We propose that in order for a robot to be generally capable in an online sense
when it encounters a range of unknown tasks, it must have the ability to continually
learn from a lifetime of experience. Key to this is the ability to generalise from experiences
and form representations which facilitate faster learning of new tasks, as well as
the transfer of knowledge between different situations. However, experience cannot be
managed na¨ıvely: one does not want constantly expanding tables of data, but instead
continually refined abstractions of the data – much like humans seem to abstract and
organise knowledge. If this agent is active in the same, or similar, classes of environments
for a prolonged period of time, it is provided with the opportunity to build
abstract representations in order to simplify the learning of future tasks. The domain
is a common structure underlying large families of tasks, and exploiting this affords
the agent the potential to not only minimise relearning from scratch, but over time to
build better models of the environment. We propose to learn such regularities from the
environment, and extract the commonalities between tasks.
This thesis aims to address the major question: what are the domain invariances
which should be learnt by a long lived agent which encounters a range of different
tasks? This question can be decomposed into three dimensions for learning invariances,
based on perception, action and interaction. We present novel algorithms for
dealing with each of these three factors.
Firstly, how does the agent learn to represent the structure of the world? We focus
here on learning inter-object relationships from depth information as a concise
representation of the structure of the domain. To this end we introduce contact point
networks as a topological abstraction of a scene, and present an algorithm based on
support vector machine decision boundaries for extracting these from three dimensional
point clouds obtained from the agent’s experience of a domain. By reducing the
specific geometry of an environment into general skeletons based on contact between
different objects, we can autonomously learn predicates describing spatial relationships.

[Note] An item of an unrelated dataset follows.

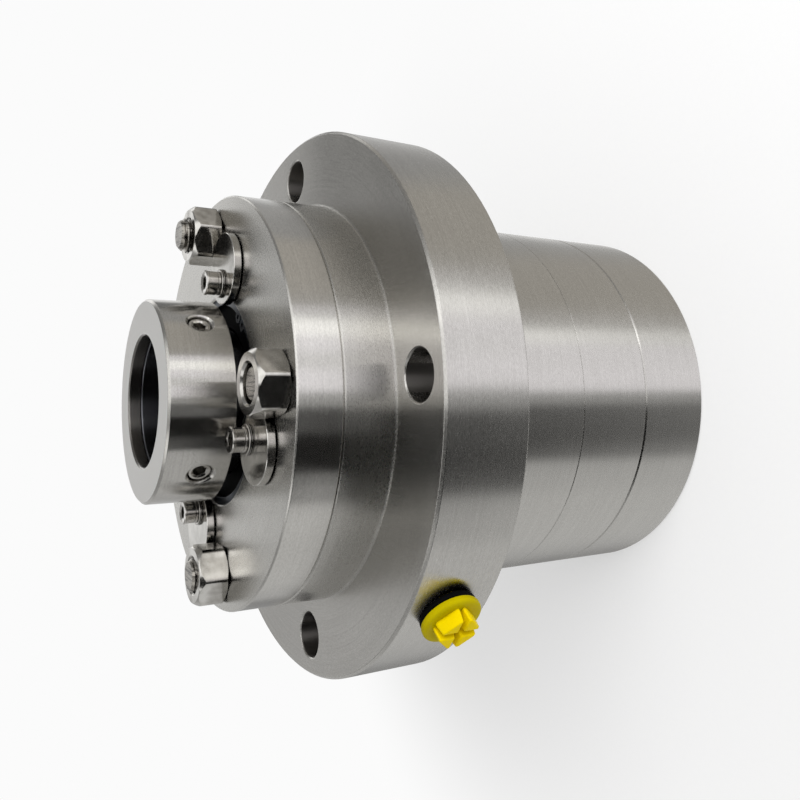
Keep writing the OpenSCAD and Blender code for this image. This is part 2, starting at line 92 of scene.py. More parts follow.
class Nodes:
    """A node tree, with short ways to add the nodes that the materials and the recipes need."""

    def __init__(self, tree: NodeTree) -> None:
        """Holds the tree."""
        self.tree = tree

    def add(self, kind: str, inputs: dict | None = None, **settings) -> Node:
        """Adds one node, with its settings, values and links.

        Args:
            kind: the node's Blender type.
            inputs: a value, a socket or a node for each input, by name or number. A node gives its
                first output.
            **settings: the node's own properties.

        Returns:
            The new node.
        """
        node = self.tree.nodes.new(kind)
        for name, value in settings.items():
            setattr(node, name, value)
        for key, value in (inputs or {}).items():
            if isinstance(value, Node):
                value = value.outputs[0]
            if isinstance(value, NodeSocket):
                self.tree.links.new(value, node.inputs[key])
            else:
                node.inputs[key].default_value = value
        return node

    def calc(self, operation: str, *values: Input, clamp: bool = False) -> Node:
        """Adds a Math node, its inputs in order."""
        return self.add("ShaderNodeMath", dict(enumerate(values)), operation=operation, use_clamp=clamp)

    def vector(self, operation: str, *values: Input, scale: Input | None = None) -> Node:
        """Adds a Vector Math node, its inputs in order."""
        inputs = dict(enumerate(values)) | ({} if scale is None else {"Scale": scale})
        return self.add("ShaderNodeVectorMath", inputs, operation=operation)

    def xyz(self, *values: Input) -> Node:
        """Adds a vector made of its X, Y and Z, where what isn't given is 0."""
        return self.add("ShaderNodeCombineXYZ", dict(zip("XYZ", values)))

    def mix(self, share: Input, low: Input, high: Input) -> Node:
        """Adds a mix of two numbers, which gives low at a share of 0 and high at 1."""
        return self.add("ShaderNodeMix", {0: share, 2: low, 3: high})

    def blend(self, share: Input, low: Input, high: Input) -> NodeSocket:
        """Adds a mix of two colours, which gives low at a share of 0 and high at 1."""
        return self.add("ShaderNodeMix", {0: share, 6: low, 7: high}, data_type="RGBA").outputs[2]

    def remap(self, value: Input, low: Input, high: Input, start: Input = 0.0, end: Input = 1.0,
              smooth: bool = False) -> Node:
        """Adds a Map Range from low and high to start and end, with an S-curve where smooth is set."""
        return self.add("ShaderNodeMapRange", {"Value": value, "From Min": low, "From Max": high,
                                               "To Min": start, "To Max": end},
                        interpolation_type="SMOOTHSTEP" if smooth else "LINEAR")

    def noise(self, place: Input, size: float, detail: float) -> Node:
        """Adds a noise whose patches are about size across."""
        return self.add("ShaderNodeTexNoise", {"Vector": place, "Scale": 1 / size, "Detail": detail})

    def relief(self, height: Input, depth: float, edge: Input) -> Node:
        """Adds the normal of a surface with eased edges and with marks as deep as depth."""
        eased = self.add("ShaderNodeBevel", {"Radius": edge}, samples=4)
        return self.add("ShaderNodeBump", {"Height": height, "Strength": 1.0, "Distance": depth,
                                           "Normal": eased})

    def surface(self, shader: Node) -> None:
        """Links a shader to the material's output."""
        self.add("ShaderNodeOutputMaterial", {"Surface": shader})

    def principled(self, inputs: dict) -> None:
        """Makes the material a Principled BSDF with these inputs."""
        self.surface(self.add("ShaderNodeBsdfPrincipled", inputs))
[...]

Secondly, how does the agent learn to acquire general domain knowledge? While
the agent attempts new tasks, it requires a mechanism to control exploration, particularly
when it has many courses of action available to it. To this end we draw on the fact
that many local behaviours are common to different tasks. Identifying these amounts
to learning “common sense” behavioural invariances across multiple tasks. This principle
leads to our concept of action priors, which are defined as Dirichlet distributions
over the action set of the agent. These are learnt from previous behaviours, and expressed
as the prior probability of selecting each action in a state, and are used to guide
the learning of novel tasks as an exploration policy within a reinforcement learning
framework.
Finally, how can the agent react online with sparse information? There are times
when an agent is required to respond fast to some interactive setting, when it may have
encountered similar tasks previously. To address this problem, we introduce the notion
of types, being a latent class variable describing related problem instances. The agent
is required to learn, identify and respond to these different types in online interactive
scenarios. We then introduce Bayesian policy reuse as an algorithm that involves maintaining
beliefs over the current task instance, updating these from sparse signals, and
selecting and instantiating an optimal response from a behaviour library.
This thesis therefore makes the following contributions. We provide the first algorithm
for autonomously learning spatial relationships between objects from point
cloud data. We then provide an algorithm for extracting action priors from a set of
policies, and show that considerable gains in speed can be achieved in learning subsequent
tasks over learning from scratch, particularly in reducing the initial losses associated
with unguided exploration. Additionally, we demonstrate how these action priors
allow for safe exploration, feature selection, and a method for analysing and advising
other agents’ movement through a domain. Finally, we introduce Bayesian policy
reuse which allows an agent to quickly draw on a library of policies and instantiate the
correct one, enabling rapid online responses to adversarial conditions.